Question 1. What steps should you take to bring the company into compliance with the HCS considering best practices?
You went on a tour of your company’s chemical processing area with the production foreman. As with any such operations, there are pipes going everywhere and numerous tanks. You noticed that few of the pipes and none of the tanks have visible labels indicating what is in the tanks or pipes.
Question 2a. Is this a problem from a safety or regulatory point of view? Why?
Question 2b. What would be your recommendation on labeling considering the regulatory requirements?
You have just finished training the entire workforce about chemical hazards. The training was not well received by the workforce, and they generally appeared to be bored; end-of-class quizzes indicated that they did not really grasp the essential information. You do not understand how this could be because you carefully went over the MSDS/SDS for each chemical that a given group of workers were potentially exposed to and explained in detail the precautions they needed to take.
Question 3a. What most likely went wrong in this training?
Question 3b. How could future training be improved, including the explanation of chemical hazards without specifically addressing each chemical?
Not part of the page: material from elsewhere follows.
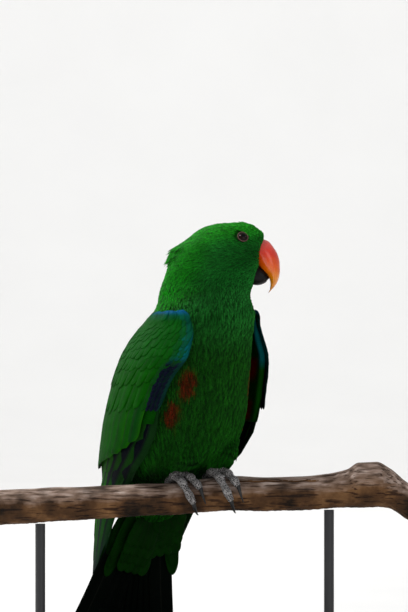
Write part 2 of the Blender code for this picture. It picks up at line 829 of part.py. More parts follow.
def wing_arm(side, name):
    """The feathered arm that every quill of a wing is rooted in."""
    levels = (284.0, 275.0, 262.0, 246.0, 230.0, 214.0, 197.0)
    columns = 9
    grids = ([], [])
    for z in levels:
        front, back = SPAN.at(z)
        front, back = front + 2.0, back - 2.0
        depth = arm_depth(z)
        for grid, lift in zip(grids, (0.0, -depth)):
            grid.append([wing_point(side, front + (back - front) * c / columns, z,
                                    lift * (0.55 if c in (0, columns) else 1.0))
                         for c in range(columns + 1)])
    return slab(name, grids[0], grids[1], GREEN_WING)


for side, word in ((1, "right"), (-1, "left")):
    fuse(wing_arm(side, "wing_" + word), wing_quills(side))

# Tail: twelve broad feathers in a fan, with coverts above and below their roots

TAIL_TOP = RUMP_BASE - GAP / 2
TAIL_LONG = 97.0
TAIL_PAIRS = 6
TAIL_STUB = 26.0


def tail_place(down, across, out):
    """A point by its distance below the rump, to the bird's right, and toward its back."""
    z = TAIL_TOP - down
    turn = BODY_HEADING + (TAIL_HEADING - BODY_HEADING) * min(down / 40.0, 1.0)
    ahead = TRUNK.at(z)[0]
    return bird(ahead, 0.0, z) + rightward(turn) * across - forward(turn) * out


ROOT_SHIFT = 4.0               # of the fan's middle at its root, toward the bird's right
TIP_SHIFT = 8.0                # and at its tips
# undertail lobe, length, place across of its root and tip, step to its second vane
LOBES = (("right", 47.0, 4.0, 7.0, 9.5), ("left", 33.0, -5.0, -9.0, -10.5))


def tail_vane(root, tip, root_across, tip_across, width, out_root, out_tip, shape=LONG_VANE,
              bow=0.0):
    """A vane of the tail; out is its distance toward the back, bow bends it at the middle."""
    sections = []
    lean = (tip_across - root_across) / max(tip - root, 1.0)
    for t, wide, full in shape:
        wide = max(wide, 0.6) if t == 1.0 else wide
        down = root + (tip - root) * t
        across = root_across + (tip_across - root_across) * (0.75 * t + 0.25 * t * t)
        out = out_root + (out_tip - out_root) * t + bow * math.sin(math.pi * t)
        half = width / 2 * wide
        thick = VANE_THICK * full / 2
        sections.append([
            tail_place(down + lean * half, across - half, out),
            tail_place(down, across, out + thick),
            tail_place(down - lean * half, across + half, out),
            tail_place(down, across, out - thick)])
    return vane("vane", sections)


def tail_stub():
    rings = []
    for down, wide, deep in ((0.0, 19.0, 12.0), (8.0, 16.5, 9.0), (17.0, 13.5, 6.5),
                             (TAIL_STUB, 9.0, 3.5)):
        rings.append([tail_place(down, wide * math.sin(a), -deep * math.cos(a))
                      for a in (math.tau * k / 20 for k in range(20))])
    return loft("tail", rings, BLACK_TAIL)


def tail_pieces():
    pieces = []
    level = 0.0
    for pair in range(TAIL_PAIRS):
        for half in (1, -1):
            place = pair + 0.5
            drop = 0.0 if pair < 4 else (pair - 3) * 1.2
            pieces.append(tail_vane(9.0 + 0.6 * pair, TAIL_LONG - drop,
                                    half * place * 2.8 + ROOT_SHIFT,
                                    half * place * 6.4 + TIP_SHIFT, 20.0,
                                    1.9 - 0.32 * level, 3.6 - level))
            level += VANE_RISE if pair < 2 else VANE_RISE / 2
    for k in range(2):
        for half in (1, -1):
            pieces.append(tail_vane(3.0, 38.0 - 7.0 * k, half * (2.4 + 5.4 * k),
                                    half * (4.4 + 8.0 * k), 15.0, 7.2 - 1.6 * k + 0.4 * half,
                                    8.8 - 1.4 * k + 0.6 * half, SHORT_VANE, 0.6))
    for half in (1, -1):
        pieces.append(tail_vane(4.0, 40.0, half * 14.0, half * 25.0, 17.0, -2.4, -3.6,
                                SHORT_VANE, -0.6))
    # two large lobes of undertail coverts, each of two broad vanes
    for _, length, root, tip, wider in LOBES:
        for k in range(2):
            pieces.append(tail_vane(3.0, length - 6.0 * k, root + 0.5 * wider * k,
                                    tip + wider * k, 19.0, -6.6 - 1.1 * k,
                                    -10.2 - 1.3 * k, SHORT_VANE, -0.8))
    return pieces


fuse(tail_stub(), tail_pieces())

# The middle of the base of the whole part's box becomes the origin


def settle():
    bodies = [o for o in bpy.data.objects if o.type == "MESH"]
    corners = [v.co for o in bodies for v in o.data.vertices]
    low = Vector([min(c[i] for c in corners) for i in range(3)])
    high = Vector([max(c[i] for c in corners) for i in range(3)])
    shift = -Vector(((low.x + high.x) / 2, (low.y + high.y) / 2, low.z))
    for body in bodies:
        for vertex in body.data.vertices:
            vertex.co += shift
        body.data.update()


settle()
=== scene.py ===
"""Visual model of a male eclectus parrot gripping a branch on a plain display stand.

The forms are worked out in millimetres from named sizes and become meshes in metres. Every
repeated thing is placed by Geometry Nodes or by one class of vane, and every finish is a
procedural material on the mesh's own attributes, UV map or object coordinates.
"""

import json
import logging
import math
from dataclasses import dataclass, field, fields
from enum import Enum
from typing import Sequence

import bmesh
import bpy
import numpy as np
from bpy.types import ID, Material, Mesh, Node, NodeSocket, NodeTree, Object
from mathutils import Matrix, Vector

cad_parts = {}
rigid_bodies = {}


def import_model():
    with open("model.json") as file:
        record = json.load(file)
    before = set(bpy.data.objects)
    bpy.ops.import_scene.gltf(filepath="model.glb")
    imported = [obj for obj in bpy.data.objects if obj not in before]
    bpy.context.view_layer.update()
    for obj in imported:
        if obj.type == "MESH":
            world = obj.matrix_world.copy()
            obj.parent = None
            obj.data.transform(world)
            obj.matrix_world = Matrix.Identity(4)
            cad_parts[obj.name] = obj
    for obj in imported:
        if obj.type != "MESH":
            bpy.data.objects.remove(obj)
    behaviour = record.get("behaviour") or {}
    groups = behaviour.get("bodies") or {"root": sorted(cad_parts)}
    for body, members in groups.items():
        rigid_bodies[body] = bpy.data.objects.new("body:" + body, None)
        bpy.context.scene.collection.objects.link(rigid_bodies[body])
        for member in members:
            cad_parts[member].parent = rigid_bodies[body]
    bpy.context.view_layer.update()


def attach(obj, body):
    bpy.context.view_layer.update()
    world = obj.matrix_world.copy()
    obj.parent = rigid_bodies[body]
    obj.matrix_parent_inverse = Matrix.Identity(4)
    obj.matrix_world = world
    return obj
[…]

During the inventory, you find a quart can of a chemical with a label in the maintenance shop. You find out that the shop personnel only use it occasionally and for unfreezing rusted bolts. They do not seem to know anything about the chemical’s potential hazards, and the wording on the container is not totally legible, so you are not sure what the hazards are either.
Question 4a. How would find out about the proper use, storage, and disposal of this chemical?
Question 4b. How would you identify the chemical as hazardous, or as not hazardous?
During an inventory, you come across an unlabeled five-gallon container of a chemical on which someone has written a chemical name.
Question 5. What should you do, if anything, about this container?